У Татьяны Толстой в рассказе «Река Оккервиль» неслучайно творожистый Симеонов любит не оперу, не симфонии, не какого-нибудь забугорного авангардиста, – онлюбит романс. Да и какой! Граммофонный. Не радиола, не проигрыватель «Мелодия» для пластинок одноименной единственной в СССР фирмы. Граммофон.

…Симеонов, чувствуя себя особенно носатым, лысеющим, особенно ощущая свои нестарые года вокруг лица и дешевые носки далеко внизу, на границе существования, ставил чайник, стирал рукавом пыль со стола, расчищал от книг, высунувших белые язычки закладок, пространство, устанавливал граммофон, подбирая нужную по толщине книгу, чтобы подсунуть под хромой его уголок, и заранее, авансом блаженствуя, извлекал из рваного, пятнами желтизны пошедшего конверта Веру Васильевну – старый, тяжелый, антрацитом отливающий круг, не расщепленный гладкими концентрическими окружностями – с каждой стороны по одному романсу.

– Нет, не тебя! так пылко! я! люблю! – подскакивая, потрескивая и шипя, быстро вертелась под иглой Вера Васильевна; шипение, треск и кружение завивались черной воронкой, расширялись граммофонной трубой, и, торжествуя победу над Симеоновым, несся из фестончатой орхидеи божественный, темный, низкий, сначала кружевной и пыльный, потом набухающий подводным напором, восстающий из глубин, преображающийся, огнями на воде колыхающийся, – пщ-пщ-пщ, пщ-пщ-пщ, – парусом надувающийся голос.

Чем тут «ужасен» граммофон? Тем, что он устарел и стал пошлостью почти сразу, как только появился. Мещане, дачники, пустые досуги.

У Тэффи этих граммофонов полно. В одном проходном рассказе мелькает:

Попросил меня сыграть на рояле что-нибудь церковное. – Да я не умею. – Ну, и очень глупо. Церковное всегда надо играть, чтоб соседи слышали. Купи хоть граммофон.

Всё в одной связке: «Церковное всегда надо играть, чтоб соседи слышали», которое играют на рояле и которое играет теперь граммофон. Ах, мой милый Августин, все прошло, все.

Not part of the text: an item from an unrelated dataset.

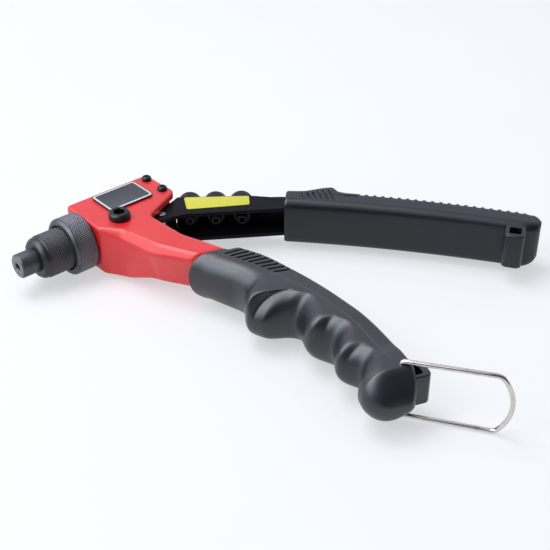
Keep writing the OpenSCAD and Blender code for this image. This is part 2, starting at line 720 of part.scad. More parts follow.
// Bare sticker on the top flange
module lever_sticker() {
    l = 31;
    w = 9;
    a = flange_back - 0.5 * web_nrm + 2.9 * web_dir;
    color("#e8e23a") translate([a[0], a[1], channel_w / 2])
        rotate([0, 0, atan2(web_dir[1], web_dir[0])]) linear_extrude(0.15)
            polygon(rounded([[0, 0, 1.2], [l, 0, 1.2], [l, -w + 1, 1.2], [1.6, -w - 2, 1.2]]));
}

// Handle sleeve over the end of the channel
sleeve_profile = [[0, sleeve_depth - 1.4], [7, sleeve_depth - 0.8],
                  [17.5, sleeve_depth + thumb_rise - 0.8], [20.5, sleeve_depth + thumb_rise],
                  [24, sleeve_depth + 0.9], [28, sleeve_depth + 0.1], [66, sleeve_depth],
                  [sleeve_len, sleeve_depth - 0.4]];
function sleeve_ring(s, w, h, lift, low = 0) = let(c = 3)
    [for (p = [[lift, -h + c], [lift, h - c], [lift + c * 0.3, h - c * 0.3], [lift + c, h],
               [w - 4, h], [w - 1.6, h - 1.2], [w - 0.4, h - 3.4], [w, h - 6],
               [w, -h + 6], [w - 0.4, -h + 3.4], [w - 1.6, -h + 1.2], [w - 4, -h],
               [lift + c, -h], [lift + c * 0.3, -h + c * 0.3]])
        let(q = on_sleeve(s, p[0])) [q[0], q[1], p[1] < 0 ? p[1] + low : p[1]]];

module lever_sleeve() {
    h = sleeve_t / 2;
    lug_s = sleeve_len - 10.5;
    lug_a = 90 - sleeve_angle - lug_s / sleeve_bow_r * 180 / PI;
    stations = [for (s = [0, 4, 8, 12, 16, 18.5, 20.5, 22, 24, 28, 34, 48, 64, 80, 96])
        s * sleeve_len / 117];
    body_rings = [for (s = stations) sleeve_ring(s, blend(sleeve_profile, s), h, 0)];
    tail_rings = [for (t = [30, 50, 70, 84]) let(w = blend(sleeve_profile, sleeve_len))
        sleeve_ring(sleeve_len - 8 + 8 * sin(t), w - 5 * (1 - cos(t)), h - 1.6 * (1 - cos(t)),
                    5 * (1 - cos(t)), 3.6 * (1 - cos(t)))];
    color("#2c2d31") difference() {
        union() {
            loft(concat(body_rings, tail_rings));
            lug(on_sleeve(lug_s, 1), lug_a, lug_top, 10);
        }
        lug_hole(on_sleeve(lug_s, 1), lug_a);
        for (s = [notch_from:notch_pitch:sleeve_len - 6]) notch(s);
        translate([0, 0, -channel_w / 2 - seat_gap]) linear_extrude(channel_w + 2 * seat_gap)
            polygon(sleeve_room);
    }
}

// Shallow notch that wraps round the back of the sleeve
module notch(s) {
    at = on_sleeve(s, 0);
    w = blend(sleeve_profile, s) - notch_depth / 2;
    h = sleeve_t / 2 - notch_depth;
    inner = [[w - 4.4, h], [w - 1.9, h - 1], [w - 0.4, h - 3], [w, h - 6]];
    translate([at[0], at[1], 0]) rotate([0, 0, 90 - sleeve_angle - s / sleeve_bow_r * 180 / PI])
        rotate([90, 0, 0]) linear_extrude(notch_len) polygon(concat(
            [[w - 5, sleeve_t], [w - 5, h]], inner, [for (i = [3:-1:0]) [inner[i][0], -inner[i][1]]],
            [[w - 5, -h], [w - 5, -sleeve_t], [2 * w, -sleeve_t], [2 * w, sleeve_t]]));
}

// Room inside the sleeve for the channel
sleeve_room = [on_sleeve(-3, sleeve_wall - seat_gap),
               each bow([0:4], sleeve_wall - seat_gap),
               on_sleeve(inside_len + seat_gap, sleeve_wall - seat_gap),
               on_sleeve(inside_len + seat_gap, sleeve_wall + channel_depth + seat_gap),
               each bow([4:-1:0], sleeve_wall + channel_depth + seat_gap),
               on_sleeve(-3, sleeve_wall + channel_depth + seat_gap)];

// Lug on the open side of a handle; root is where it leaves the handle and
// the direction a points from the lug into the handle
module lug(root, a, top, deep) {
    low = lug_top - lug_h;
    translate([root[0], root[1], low]) rotate([0, 0, a])
        linear_extrude(top - low) polygon(rounded([
            [0, lug_w / 2, 0], [-deep, lug_w / 2, 2.4], [-deep, -lug_w / 2, 2.4],
            [0, -lug_w / 2, 0]]));
}
module lug_hole(root, a) {
    translate([root[0], root[1], -lug_h]) rotate([0, 0, a])
        linear_extrude(2 * lug_h) polygon(rounded([
            [-2.2, lug_hole_l / 2, 0.8], [-2.2 - lug_hole_w, lug_hole_l / 2, 0.8],
            [-2.2 - lug_hole_w, -lug_hole_l / 2, 0.8], [-2.2, -lug_hole_l / 2, 0.8]]));
}

// Fixed grip: depth of its finger side along its length
grip_profile = [
    [0, finger_depth + 1.4], [12, finger_depth + 1.8], [18, finger_depth + stop_rise * 0.3],
    [27, finger_depth + stop_rise * 0.9], [33, finger_depth + stop_rise * 1.05],
    [38.5, finger_depth + stop_rise * 0.95], [50, finger_depth + 0.4],
    [64.5, finger_depth + ridge_rise + 1.9], [75, finger_depth],
    [87.5, finger_depth + ridge_rise + 1.5], [97, finger_depth - 1], [107.5, finger_depth + 4.6],
    [grip_len, finger_depth + 4.8]];
grip_end_h = bail_gap / 2 - free_gap;
grip_height = [[0, grip_t / 2 - 0.5], [20, grip_t / 2], [70, grip_t / 2], [94, 10.9],
               [102, grip_end_h], [grip_len, grip_end_h]];
// How far the back of the grip stands out behind its bow, near the lip
grip_swell = [[0, 0], [5, 2], [12, 2.2], [34, 0.8], [60, 0.3], [94, 1.5], [grip_len, 1.5]];

// One ring of the grip between its back edge a and its finger edge b
function grip_ring(a, b, h, band) = let(
    w = norm(b - a),
    u = (b - a) / w,
    c = 2,
    upper = concat([[c * 0.3, h - c * 0.3], [c, h], [band, h]],
        [for (t = [15:15:75]) [band + (w - band) * sin(t), h * cos(t)]]),
    lower = [for (i = [len(upper) - 1:-1:0]) [upper[i][0], -upper[i][1]]],
    flat = concat([[0, -h + c], [0, h - c]], upper, [[w, 0]], lower))
    [for (p = flat) [a[0] + p[0] * u[0], a[1] + p[0] * u[1], p[1]]];

module fixed_grip() {
    first = [for (k = [0:2]) let(t = k / 3, s = 12 * t)
        let(a = on_grip(s, -blend(grip_swell, s)) * (k > 0 ? 1 : 0) + lip_in * (k > 0 ? 0 : 1),
            b = lip_out * (1 - t) + on_grip(12, blend(grip_profile, 12)) * t)
        grip_ring(a, b, blend(grip_height, s), grip_band_w)];
    middle = [for (s = [12, 17, 21, 25, 29, 33, 36.5, 40, 44, 50, 55, 60, 64.5, 69, 75, 81, 87.5,
                        92, 97, 100, 104, grip_len - 10])
        grip_ring(on_grip(s, -blend(grip_swell, s)), on_grip(s, blend(grip_profile, s)),
                  blend(grip_height, s), grip_band_w - 2.5 * s / grip_len)];
    end = [for (t = [30, 50, 68, 84])
        let(s = grip_len - 10 + 10 * sin(t), k = 1 - cos(t))
        grip_ring(on_grip(s, 5 * k - 1.5), on_grip(s, finger_depth + 4.8 - 10 * k),
                  grip_end_h - 7 * k, 5 - 2.5 * k)];
    lug_s = grip_len - bail_back + 1;
    lug_a = grip_a0 - lug_s / grip_bow_r * 180 / PI + 180;
    color("#2c2d31") difference() {
        union() {
            loft(concat(first, middle, end), true);
            lug(on_grip(lug_s, 2), lug_a, grip_lug_top, 10);
        }
        lug_hole(on_grip(lug_s, 0.6), lug_a);
        tang(seat_gap);
        translate([bail_pivot[0], bail_pivot[1], -grip_t])
            cylinder(d = bail_wire_d + 2 * run_gap, h = 2 * grip_t, $fn = fine);
    }
}

// Wire bail: two legs, a bow, and ends turned into the grip
module bail() {
    z = bail_gap / 2 + bail_wire_d / 2;
    bow_x = bail_len - bail_wire_d / 2 - bail_bow_r;
    half = asin(z / bail_bow_r);
    corner_x = bow_x + bail_bow_r * cos(half);
    color("#cfcfd2") translate([bail_pivot[0], bail_pivot[1], 0]) rotate([0, 0, bail_angle]) {
        for (side = [-1, 1]) {
            translate([0, 0, side * z]) rotate([0, 90, 0])
                cylinder(d = bail_wire_d, h = corner_x, $fn = fine);
            translate([0, 0, side > 0 ? z - bail_end_len : -z])
                cylinder(d = bail_wire_d, h = bail_end_len, $fn = fine);
            translate([0, 0, side * z]) sphere(d = bail_wire_d, $fn = fine);
            translate([corner_x, 0, side * z]) sphere(d = bail_wire_d, $fn = fine);
        }
        translate([bow_x, 0, 0]) rotate([90, 0, 0]) rotate([0, 0, -half])
            rotate_extrude(angle = 2 * half, $fn = 96) translate([bail_bow_r, 0])
                circle(d = bail_wire_d, $fn = fine);
    }
}

body_casting();
nose_housing();
lock_ring();
nosepiece();
jaw_case();
pull_tube();
jaw_left();
jaw_right();
jaw_top();
jaw_pusher();
jaw_spring();
return_spring();
rear_block();
rear_screws();
pivot_bolt();
pivot_bush();
pivot_nut();
side_plate();
lever_channel();
tie_pin();
lever_sticker();
lever_sleeve();
spare_nose_small();
spare_nose_medium();
spare_nose_large();
fixed_grip();
bail();
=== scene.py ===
"""Looks of a hand lever riveter that lies on its side on a pale table.

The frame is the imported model: X runs back along the nose axis, both handles leave towards
-Y, and Z is up. Lengths in the mesh code are millimetres, and meshes are made in metres.
"""
import functools
import json
import math

import bmesh
import bpy
from bpy.props import FloatProperty, FloatVectorProperty, IntProperty, PointerProperty
from bpy.types import Operator, Panel, PropertyGroup
from mathutils import Matrix, Vector


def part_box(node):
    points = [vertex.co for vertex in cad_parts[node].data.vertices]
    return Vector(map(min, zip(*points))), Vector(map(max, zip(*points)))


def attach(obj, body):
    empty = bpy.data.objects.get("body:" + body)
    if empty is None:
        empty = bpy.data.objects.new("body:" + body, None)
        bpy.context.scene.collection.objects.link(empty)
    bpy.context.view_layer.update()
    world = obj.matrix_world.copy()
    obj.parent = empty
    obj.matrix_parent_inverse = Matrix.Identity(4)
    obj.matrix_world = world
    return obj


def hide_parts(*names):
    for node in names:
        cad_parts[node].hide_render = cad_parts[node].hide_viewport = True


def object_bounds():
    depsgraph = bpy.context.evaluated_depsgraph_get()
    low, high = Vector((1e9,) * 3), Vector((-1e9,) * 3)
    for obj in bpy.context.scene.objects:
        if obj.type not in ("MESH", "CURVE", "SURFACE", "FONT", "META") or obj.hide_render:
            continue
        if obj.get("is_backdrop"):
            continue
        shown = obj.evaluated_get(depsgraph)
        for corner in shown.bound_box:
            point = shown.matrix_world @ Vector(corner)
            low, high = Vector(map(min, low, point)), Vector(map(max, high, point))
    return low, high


bl_info = {
    "name": "Hand lever riveter",
    "version": (1, 0, 0),
    "blender": (4, 5, 0),
    "location": "3D View > Sidebar > Riveter",
    "description": "Pieces, finishes and stage of the packed riveter",
    "category": "Object",
}

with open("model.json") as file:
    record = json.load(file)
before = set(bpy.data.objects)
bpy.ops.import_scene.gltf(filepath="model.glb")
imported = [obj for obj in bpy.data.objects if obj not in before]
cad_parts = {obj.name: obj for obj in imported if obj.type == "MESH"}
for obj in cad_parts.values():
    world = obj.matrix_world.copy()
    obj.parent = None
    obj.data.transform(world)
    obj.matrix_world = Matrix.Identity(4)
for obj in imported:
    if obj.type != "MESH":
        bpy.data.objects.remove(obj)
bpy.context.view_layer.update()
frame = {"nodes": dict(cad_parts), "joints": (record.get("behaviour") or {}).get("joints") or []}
MM = 0.001


def joint_place(name):
    """Where a joint's axis passes, in millimetres."""
    found = next(j for j in frame["joints"] if j["name"] == name)
    return Vector(found["pos_m"]) / MM


def node_box(name):
    """Lowest and highest corner of a node, in millimetres."""
    low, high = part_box(name)
    return low / MM, high / MM


PIVOT = joint_place("handle_squeeze")
BAIL_PIVOT = joint_place("bail_swing")
HEAD_LEN = node_box("nose_housing")[0].x


# Settings that a user would change

COLOUR = {"subtype": "COLOR", "size": 3, "min": 0, "max": 1}


class RiveterSizes(PropertyGroup):
    """Sizes of the moulded, rolled and cast details."""
    knurl_pitch: FloatProperty(
        name="Knurl pitch", description="Distance between two diamonds",
        default=0.00108, min=0.0006, max=0.002, unit="LENGTH")
    knurl_depth: FloatProperty(
        name="Knurl depth", description="Height of the diamonds",
        default=0.0003, min=0.0001, max=0.0004, unit="LENGTH")
    cast_round: IntProperty(
        name="Casting rounding", description="How many passes soften the casting",
        default=6, min=0, max=20)
    arm_round: IntProperty(
        name="Arm rounding", description="How many more passes soften the casting's arm",
        default=15, min=0, max=120)
    slot_depth: FloatProperty(
        name="Slot depth", description="Depth of the slots in both handles",
        default=0.0012, min=0.0003, max=0.0016, unit="LENGTH")
    crease_depth: FloatProperty(
        name="Crease depth", description="Depth of the line beside the grip's spine",
        default=0.00012, min=0.00005, max=0.001, unit="LENGTH")
    edge_round: FloatProperty(
        name="Edge rounding", description="Rounding of the pressed and turned edges",
        default=0.00035, min=0.0001, max=0.0008, unit="LENGTH")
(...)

У Андрея Платонова в его записных книжках встретилось:

Гордость: отец сажает 10-летнюю дочку, надевает ей очки, открывает окно, заводит граммофон, пьет чай. Прохожие завидуют: дочь в очках – образованная, граммофон – богатство, чай пьет с сахаром.

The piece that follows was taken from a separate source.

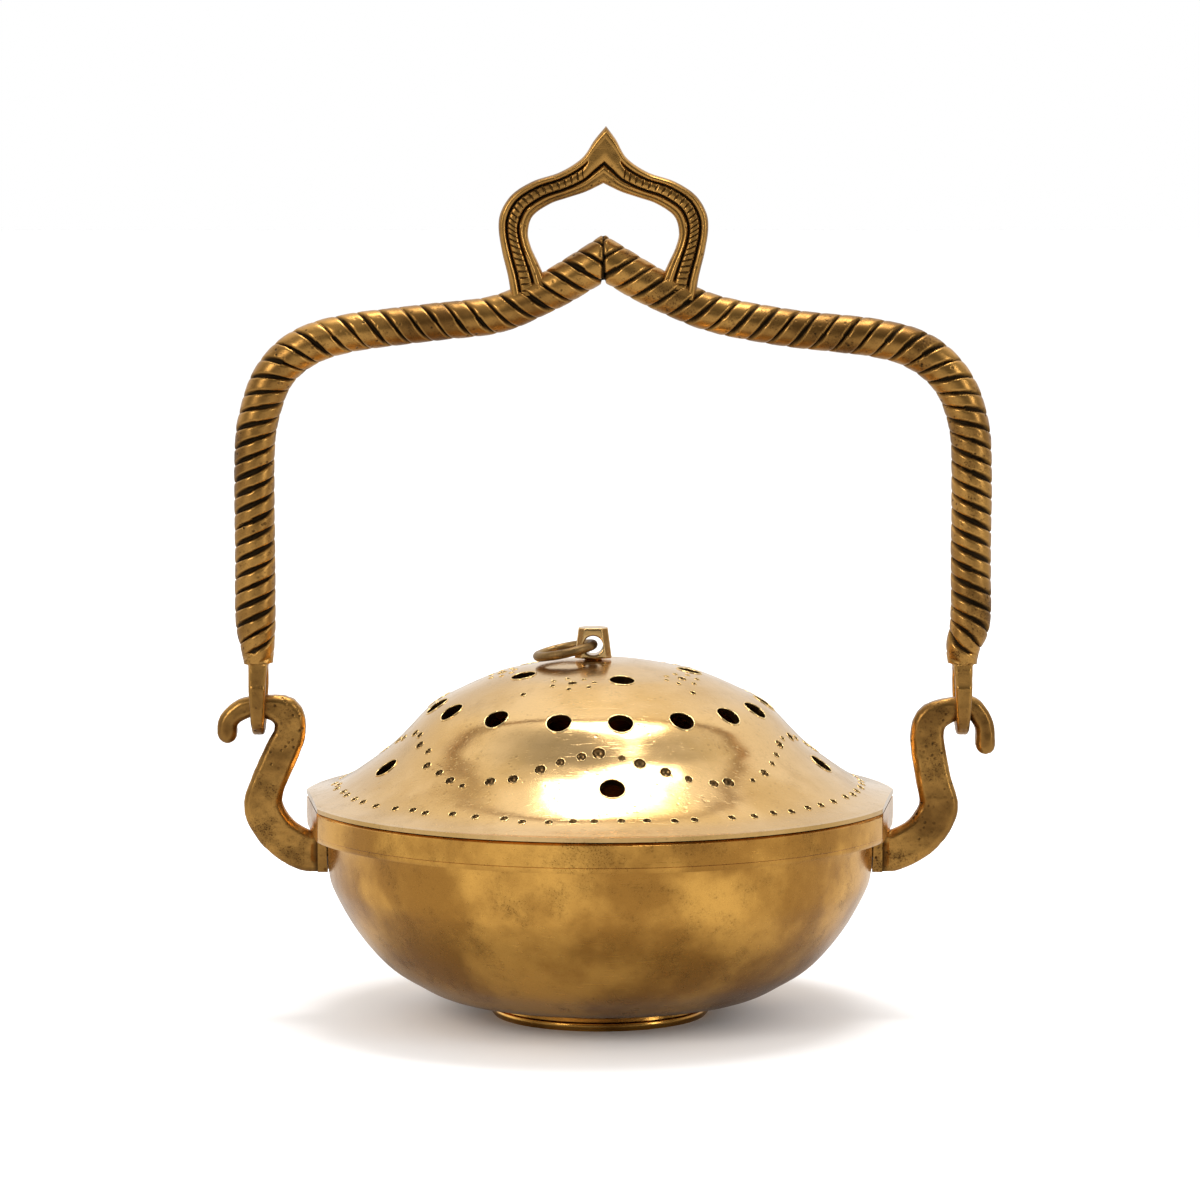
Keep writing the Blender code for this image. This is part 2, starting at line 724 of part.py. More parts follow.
def arc(centre, radius, start, end, steps):
    """Points on an arc, with its angles in degrees."""
    angles = [math.radians(start + (end - start) * i / steps) for i in range(steps + 1)]
    return [
        (centre[0] + radius * math.cos(a), centre[1] + radius * math.sin(a)) for a in angles
    ]


def make_eye(side, word):
    """The closed eye at the foot of an arm, across the hook's bar, thinner towards its foot."""
    slot_top = PIVOT_Z + EYE_SLOT_RISE
    outer = EYE_HALF_SLOT + EYE_WALL
    neck = NECK / 2 - EYE_CHAMFER - GAP  # inside the arm, so that the two join with a clear overlap
    shoulder = slot_top + EYE_HALF_SLOT + EYE_WALL
    outside = [
        *arc((0, PIVOT_Z), outer, 180, 360, 12),
        (outer, slot_top),
        (neck + 2.2 * MM, slot_top + EYE_HALF_SLOT * 0.8),
        (neck, shoulder),
        (-neck, shoulder),
        (-neck - 2.2 * MM, slot_top + EYE_HALF_SLOT * 0.8),
        (-outer, slot_top),
    ]
    slot = [
        *arc((0, PIVOT_Z), EYE_HALF_SLOT, 180, 360, 10),
        *arc((0, slot_top), EYE_HALF_SLOT, 0, 180, 8),
    ]
    eye = plate(f"eye_{word}", [outside, slot], EYE_TOP_THICKNESS, EYE_CHAMFER)
    eye.data.transform(Matrix.Rotation(math.pi / 2, 4, "Z"))
    low, high = PIVOT_Z - outer, shoulder
    for corner in eye.data.vertices:
        share = min(max((corner.co.z - low) / (high - low), 0), 1)
        thickness = EYE_FOOT_THICKNESS + (EYE_TOP_THICKNESS - EYE_FOOT_THICKNESS) * share
        corner.co.x *= thickness / EYE_TOP_THICKNESS
        corner.co.x += side * (RIM_RADIUS + PIVOT_REACH[side])
    return eye


def make_bail_arm(side, word):
    arm = arm_tube(f"bail_arm_{word}", side, 0)
    cut_at_mitre(arm, side)
    boolean(arm, "UNION", make_cutter(make_eye(side, word)))
    return finish_part(arm, "aged")


def loop_outline():
    """Half of the finger loop's outline as offsets from the peak: out over the top, back inside."""
    wide, rise = LOOP_HALF_WIDTH, LOOP_RISE
    outer = [
        (0, rise),
        (2.5 * MM, rise - 3.2 * MM),
        (5.2 * MM, rise - 7.4 * MM),
        (10.2 * MM, rise - 10.7 * MM),
        (16.4 * MM, rise - 12.8 * MM),
        (wide - 3.2 * MM, rise - 15.8 * MM),
        (wide - 0.6 * MM, rise - 19.7 * MM),
        (wide, rise - 23.6 * MM),
        (wide - 0.8 * MM, rise - 29.1 * MM),
        (wide - 2.2 * MM, rise - 35.0 * MM),
        (wide - 3.0 * MM, rise - 45.5 * MM),
    ]
    inner_wide = wide - LOOP_WALL
    inner = [
        (0, rise - 13.2 * MM),
        (1.6 * MM, rise - 14.0 * MM),
        (6.9 * MM, rise - 16.2 * MM),
        (12.4 * MM, rise - 18.0 * MM),
        (inner_wide - 1.2 * MM, rise - 20.8 * MM),
        (inner_wide, rise - 24.6 * MM),
        (inner_wide - 0.7 * MM, rise - 28.1 * MM),
        (inner_wide - 2.3 * MM, rise - 31.6 * MM),
        (inner_wide - 4.6 * MM, rise - 36.0 * MM),
        (inner_wide - 5.6 * MM, rise - 41.5 * MM),
    ]
    return smooth_path(outer, 3), smooth_path(inner, 3)


def make_finger_loop():
    outer, inner = loop_outline()
    ring = [
        *outer,
        *reversed(inner),
        *[(-x, z) for x, z in inner[1:]],
        *[(-x, z) for x, z in reversed(outer[1:])],
    ]
    middles = {side: [(x, z) for x, z, _ in smooth_path(arm_line(side), 3)] for side in SIDES}
    outline = []
    for x, z in ring:
        arm_z = height_at(middles[1 if x > 0 else -1], PEAK_SHIFT + x)
        if PEAK_Z + z > arm_z - LOOP_FOOT:  # the feet end inside the arms, whatever their slope
            lean = LOOP_LEAN * max(0, 1 - (LOOP_RISE - z) / LEAN_LENGTH)
            outline.append((PEAK_SHIFT + x + lean, PEAK_Z + z))
    loop = plate("finger_loop", [outline], LOOP_THICKNESS, LOOP_CHAMFER)
    for side, word in SIDES.items():
        saddle = arm_tube(f"saddle_{word}", side, GAP)
        boolean(loop, "DIFFERENCE", make_cutter(saddle))
    return finish_part(loop, "aged")


clear_scene()
PARTS = new_collection("hanging_incense_burner")
CUTTERS = new_collection("cutters")
FLATS = flat_cutters()

make_bowl()
make_foot_ring()
make_lid()
make_spigot()
make_lug()
make_lid_ring()
make_finger_loop()
for SIDE, WORD in SIDES.items():
    make_pad(SIDE, WORD)
    make_hook(SIDE, WORD)
    make_screw(SIDE, WORD)
    make_bail_arm(SIDE, WORD)
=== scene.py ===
# %% [markdown]
# # A brass hanging incense burner
# The working model comes first, as a fixed frame. Its nodes give every place and size, and the finer pieces
# made here stand in for them. Each piece rides on the body that its node belongs to, so it moves with it.

# %% Load the working model
import json
import math

import bmesh
import bpy
import numpy as np
from mathutils import Matrix, Vector, noise


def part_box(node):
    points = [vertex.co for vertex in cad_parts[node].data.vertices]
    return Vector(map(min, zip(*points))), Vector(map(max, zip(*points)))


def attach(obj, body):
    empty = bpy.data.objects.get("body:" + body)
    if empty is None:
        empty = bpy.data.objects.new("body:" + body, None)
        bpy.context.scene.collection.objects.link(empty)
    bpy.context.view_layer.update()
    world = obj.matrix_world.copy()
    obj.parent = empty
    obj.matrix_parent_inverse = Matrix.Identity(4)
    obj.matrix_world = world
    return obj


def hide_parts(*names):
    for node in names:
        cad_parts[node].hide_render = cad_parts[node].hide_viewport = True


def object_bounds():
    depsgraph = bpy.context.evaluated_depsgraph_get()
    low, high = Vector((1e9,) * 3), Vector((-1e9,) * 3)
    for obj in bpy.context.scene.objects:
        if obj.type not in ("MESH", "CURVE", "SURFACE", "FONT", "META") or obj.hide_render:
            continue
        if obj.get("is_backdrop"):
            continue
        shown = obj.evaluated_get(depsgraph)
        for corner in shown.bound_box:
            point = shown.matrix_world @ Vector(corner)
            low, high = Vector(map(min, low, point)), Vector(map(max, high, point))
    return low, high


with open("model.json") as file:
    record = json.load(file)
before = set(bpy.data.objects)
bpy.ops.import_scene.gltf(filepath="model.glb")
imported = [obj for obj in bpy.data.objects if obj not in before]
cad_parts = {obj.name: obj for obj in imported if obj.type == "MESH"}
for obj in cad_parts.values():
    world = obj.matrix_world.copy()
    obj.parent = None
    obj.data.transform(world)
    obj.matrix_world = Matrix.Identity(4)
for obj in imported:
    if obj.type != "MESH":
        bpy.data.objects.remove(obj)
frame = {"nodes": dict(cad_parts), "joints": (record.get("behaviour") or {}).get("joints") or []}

MM = 0.001
cad_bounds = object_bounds()
nodes = frame["nodes"]
joints = {joint["name"]: joint for joint in frame["joints"]}
rim_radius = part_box("bowl")[1].y
rim_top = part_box("bowl")[1].z
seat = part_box("lid")[0].z
lid_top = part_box("lid")[1].z
pivot_z = joints["bail_swing"]["pos_m"][2]
print("nodes", len(nodes), "rim radius", round(rim_radius, 4), "lid top", round(lid_top, 4))

# %% [markdown]
# ## Camera, floor and light
# A long lens a little above the rim shows the lid from slightly above. The floor is a pale sheet, painted grey
# where the brass reflects it: painted shade in those reflections. Brass shows what stands around it, so the light
# matters more than the colour: the surround below is bright behind and overhead, darker in front and to one side,
# which is what gives polished brass its contrast.

# %% Camera
camera_data = bpy.data.cameras.new("camera")
camera_data.lens = 151.2
camera_data.sensor_width = 36.0
camera_data.clip_end = 50.0
camera = bpy.data.objects.new("camera", camera_data)
bpy.context.scene.collection.objects.link(camera)
camera.location = (0.0, -1.177, 0.221)
aim = Vector((0.0, 0.0, 0.098)) - camera.location
camera.rotation_euler = aim.to_track_quat("-Z", "Y").to_euler()
bpy.context.scene.camera = camera
bpy.context.scene.view_settings.view_transform = "Standard"
print("camera looks down by", round(math.degrees(math.asin(-aim.normalized().z)), 1), "degrees")


# %% A short way to add a shader node and link its inputs
def add_node(tree, kind, inputs=None, **settings):
    made = tree.nodes.new(kind)
    for name, value in settings.items():
        setattr(made, name, value)
    for name, value in (inputs or {}).items():
        if isinstance(value, bpy.types.NodeSocket):
            tree.links.new(value, made.inputs[name])
        else:
            made.inputs[name].default_value = value
    return made


def maths(tree, operation, first, second=0.0, clamp=False):
    made = add_node(tree, "ShaderNodeMath", {0: first, 1: second}, operation=operation, use_clamp=clamp)
    return made.outputs[0]


def spread(tree, value, low, high, to_low=0.0, to_high=1.0):
    """A value moved smoothly from one range to another."""
    made = add_node(
        tree,
        "ShaderNodeMapRange",
        {"Value": value, "From Min": low, "From Max": high, "To Min": to_low, "To Max": to_high},
        interpolation_type="SMOOTHSTEP",
    )
    return made.outputs["Result"]


def blend_colours(tree, share, first, second):
    made = add_node(tree, "ShaderNodeMix", data_type="RGBA")
    for socket, value in ((made.inputs[0], share), (made.inputs[6], first), (made.inputs[7], second)):
        if isinstance(value, bpy.types.NodeSocket):
            tree.links.new(value, socket)
        else:
            socket.default_value = value
    return made.outputs[2]


print("node helpers ready")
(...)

Пройдет лет двадцать-тридцать – и у Ахмадулиной граммофон уже выйдет очищенным из огня и пыли времени, как феникс (и, может быть, этой пылью и очищенный, как чистили раньше песком самовар), прощенный и простительный, как символ всего, на что она хотела бы быть похожа – по крайней мере, чего бы не устыдилась.

О, для раската громового
так широко открыт раструб.
Четыре вещих граммофона
во тьме причудливо растут.

Я им родня, я погибаю
от нежности, когда вхожу,
я так же шею выгибаю
и так же голову держу.

Я, как они, витиевата,
и горла обнажен проем.
Звук незапамятного вальса
сохранен в голосе моем.

Не их ли зов меня окликнул
и не они ль меня влекли
очнуться в грозном и великом
недоумении любви?

Впрочем, Ахмадулина – какой с нее спрос? У Берберовой в ее книге «Курсив мой» есть более показательное:

– Советское дитя! – сказала мне однажды в 1920 году одна барыня, взяв меня за подбородок и сверля меня глазами.

– Что вы хотите, Марья Иванна, мы едим перловую кашу, танцуем под граммофон и носим рвань.

Диагноз поставлен, слово найдено, вопрос снят.

И пусть дикая Цветаева не захочет мириться (рамок не любила, вызов принимала, строила себя специально с вывертом):

…А граммофон, из темного угла вытягивая к нам свое вишневое деревянное певчее горло, пел и играл нам – все, что умел, всё, что «умели» – мы: нашу молодость, нашу любовь, нашу тоску, нашу разлуку.

И когда я, потом, перед отъездом из России, продала его татарину, я часть своей души продала – и всю свою молодость.

(Из «Повести о Сонечке»)

Ах, мой милый Августин, ах вы, моя милая Марина Иванна, что вы можете сделать? Вы уже упали в яму, и никто не услышит вашу волынку, и никакой товарищ татарин не вытянет.

Иголка зацепилась за трещину и елозит уже полминуты одно и то же: Вера Васильевна как будто икает. Надо Веру Васильевну напоить водой либо испугать. Все прошло, все.